• Your objective:
Write out the listing below again, precisely as it is given.

• Collected material:
———

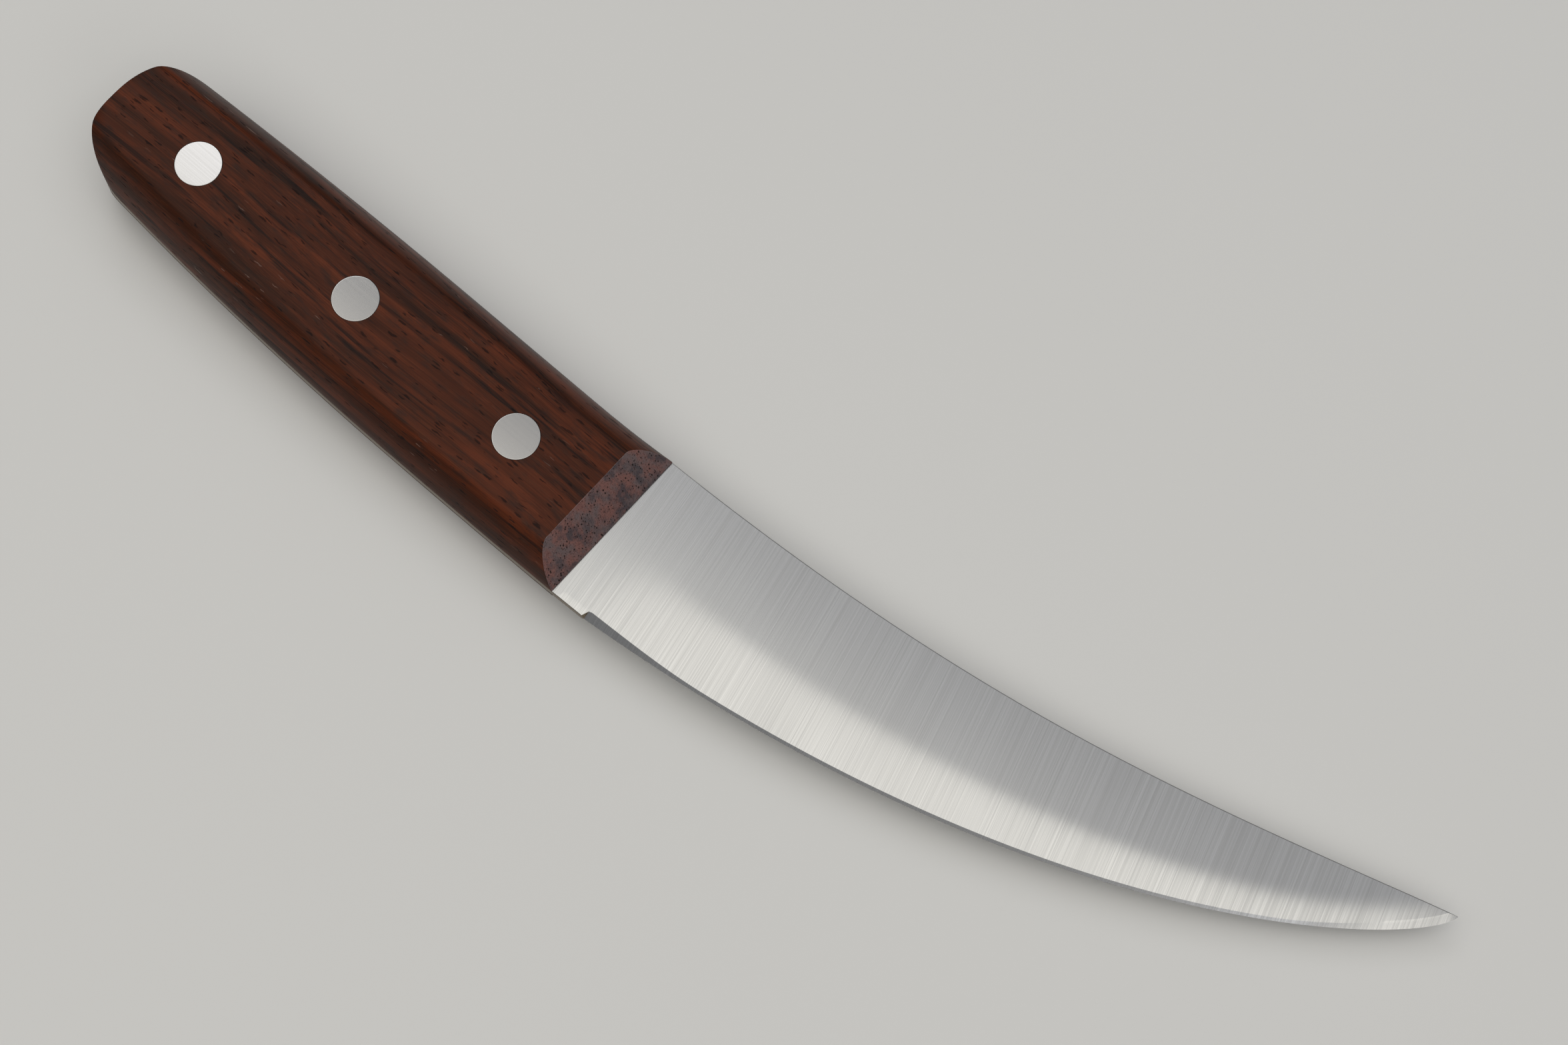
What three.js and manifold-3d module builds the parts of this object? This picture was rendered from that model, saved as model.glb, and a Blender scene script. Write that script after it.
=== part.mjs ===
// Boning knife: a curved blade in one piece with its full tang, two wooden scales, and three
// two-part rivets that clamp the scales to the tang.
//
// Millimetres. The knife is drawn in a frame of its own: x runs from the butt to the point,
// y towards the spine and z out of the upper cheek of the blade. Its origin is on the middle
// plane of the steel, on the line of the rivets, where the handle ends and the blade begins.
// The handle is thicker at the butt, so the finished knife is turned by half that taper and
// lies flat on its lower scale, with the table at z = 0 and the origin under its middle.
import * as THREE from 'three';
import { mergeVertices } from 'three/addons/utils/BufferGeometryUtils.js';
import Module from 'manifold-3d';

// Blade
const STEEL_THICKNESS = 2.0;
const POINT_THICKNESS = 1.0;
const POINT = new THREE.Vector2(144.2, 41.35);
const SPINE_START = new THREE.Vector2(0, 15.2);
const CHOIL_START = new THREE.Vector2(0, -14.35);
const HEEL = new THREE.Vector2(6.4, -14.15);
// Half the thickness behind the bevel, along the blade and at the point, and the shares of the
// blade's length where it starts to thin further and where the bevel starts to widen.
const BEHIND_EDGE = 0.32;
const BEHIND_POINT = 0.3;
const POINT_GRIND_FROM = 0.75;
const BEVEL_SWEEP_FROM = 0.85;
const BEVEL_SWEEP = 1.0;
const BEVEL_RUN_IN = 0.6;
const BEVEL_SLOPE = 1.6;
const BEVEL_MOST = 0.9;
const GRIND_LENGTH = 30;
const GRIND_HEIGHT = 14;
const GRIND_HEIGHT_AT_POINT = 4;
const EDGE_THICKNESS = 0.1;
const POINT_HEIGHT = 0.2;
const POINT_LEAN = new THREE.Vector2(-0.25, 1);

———

• Answer to the task:
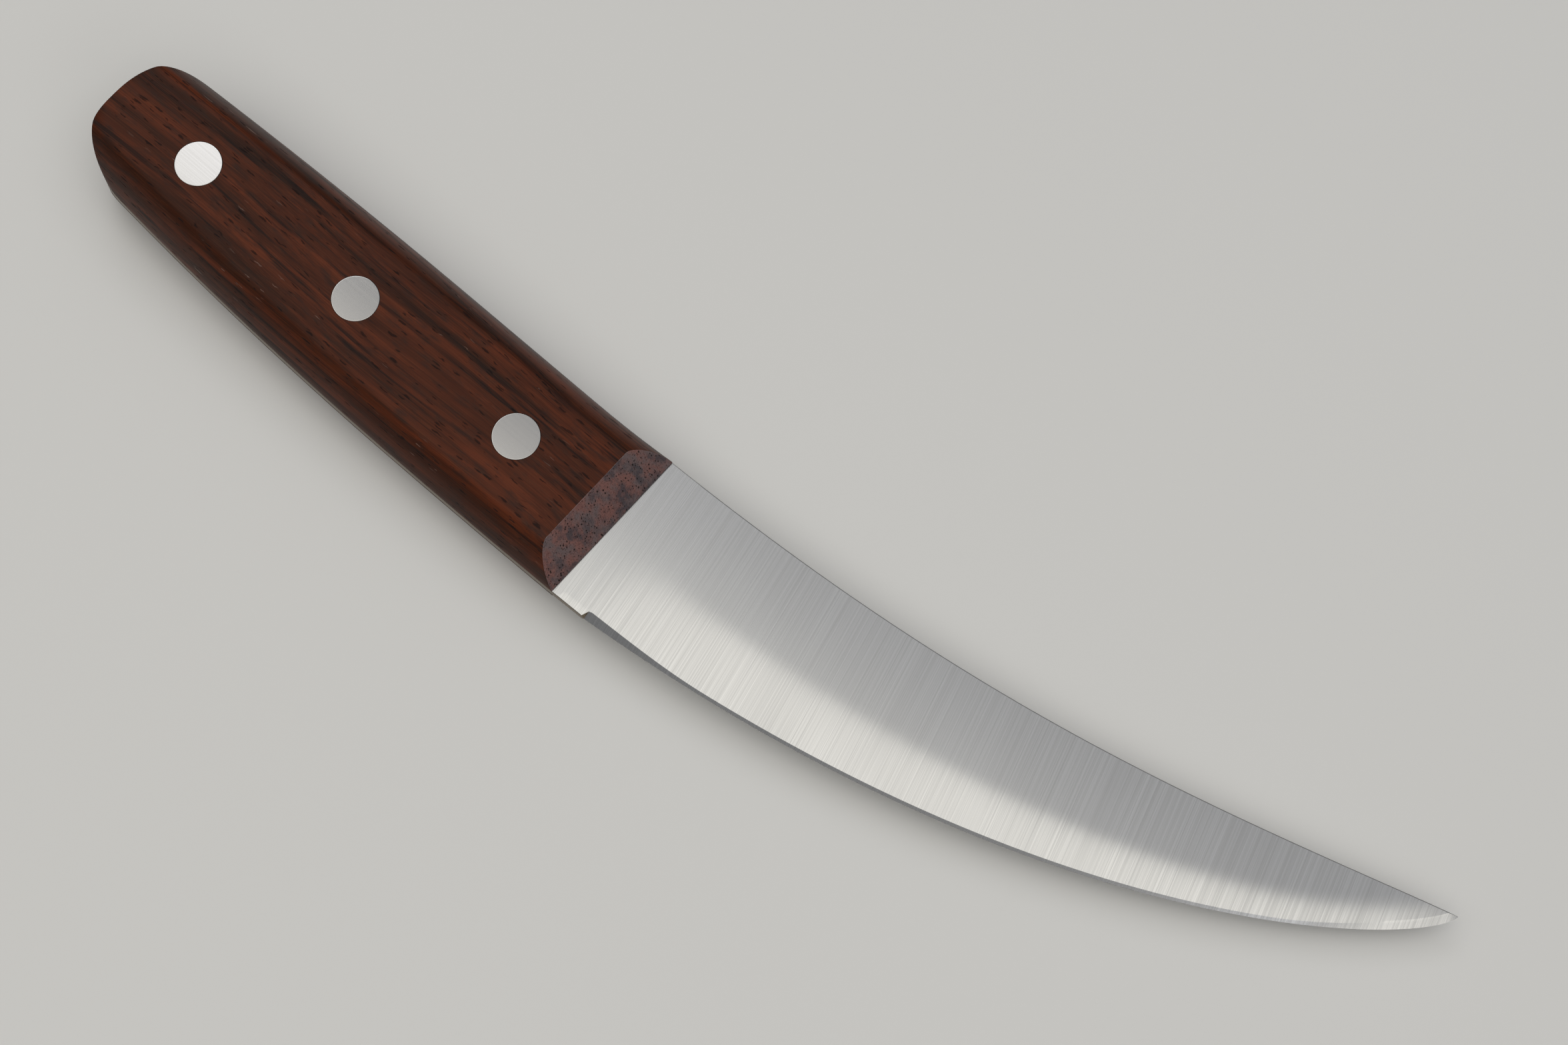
What three.js and manifold-3d module builds the parts of this object? This picture was rendered from that model, saved as model.glb, and a Blender scene script. Write that script after it.
=== part.mjs ===
// Boning knife: a curved blade in one piece with its full tang, two wooden scales, and three
// two-part rivets that clamp the scales to the tang.
//
// Millimetres. The knife is drawn in a frame of its own: x runs from the butt to the point,
// y towards the spine and z out of the upper cheek of the blade. Its origin is on the middle
// plane of the steel, on the line of the rivets, where the handle ends and the blade begins.
// The handle is thicker at the butt, so the finished knife is turned by half that taper and
// lies flat on its lower scale, with the table at z = 0 and the origin under its middle.
import * as THREE from 'three';
import { mergeVertices } from 'three/addons/utils/BufferGeometryUtils.js';
import Module from 'manifold-3d';

// Blade
const STEEL_THICKNESS = 2.0;
const POINT_THICKNESS = 1.0;
const POINT = new THREE.Vector2(144.2, 41.35);
const SPINE_START = new THREE.Vector2(0, 15.2);
const CHOIL_START = new THREE.Vector2(0, -14.35);
const HEEL = new THREE.Vector2(6.4, -14.15);
// Half the thickness behind the bevel, along the blade and at the point, and the shares of the
// blade's length where it starts to thin further and where the bevel starts to widen.
const BEHIND_EDGE = 0.32;
const BEHIND_POINT = 0.3;
const POINT_GRIND_FROM = 0.75;
const BEVEL_SWEEP_FROM = 0.85;
const BEVEL_SWEEP = 1.0;
const BEVEL_RUN_IN = 0.6;
const BEVEL_SLOPE = 1.6;
const BEVEL_MOST = 0.9;
const GRIND_LENGTH = 30;
const GRIND_HEIGHT = 14;
const GRIND_HEIGHT_AT_POINT = 4;
const EDGE_THICKNESS = 0.1;
const POINT_HEIGHT = 0.2;
const POINT_LEAN = new THREE.Vector2(-0.25, 1);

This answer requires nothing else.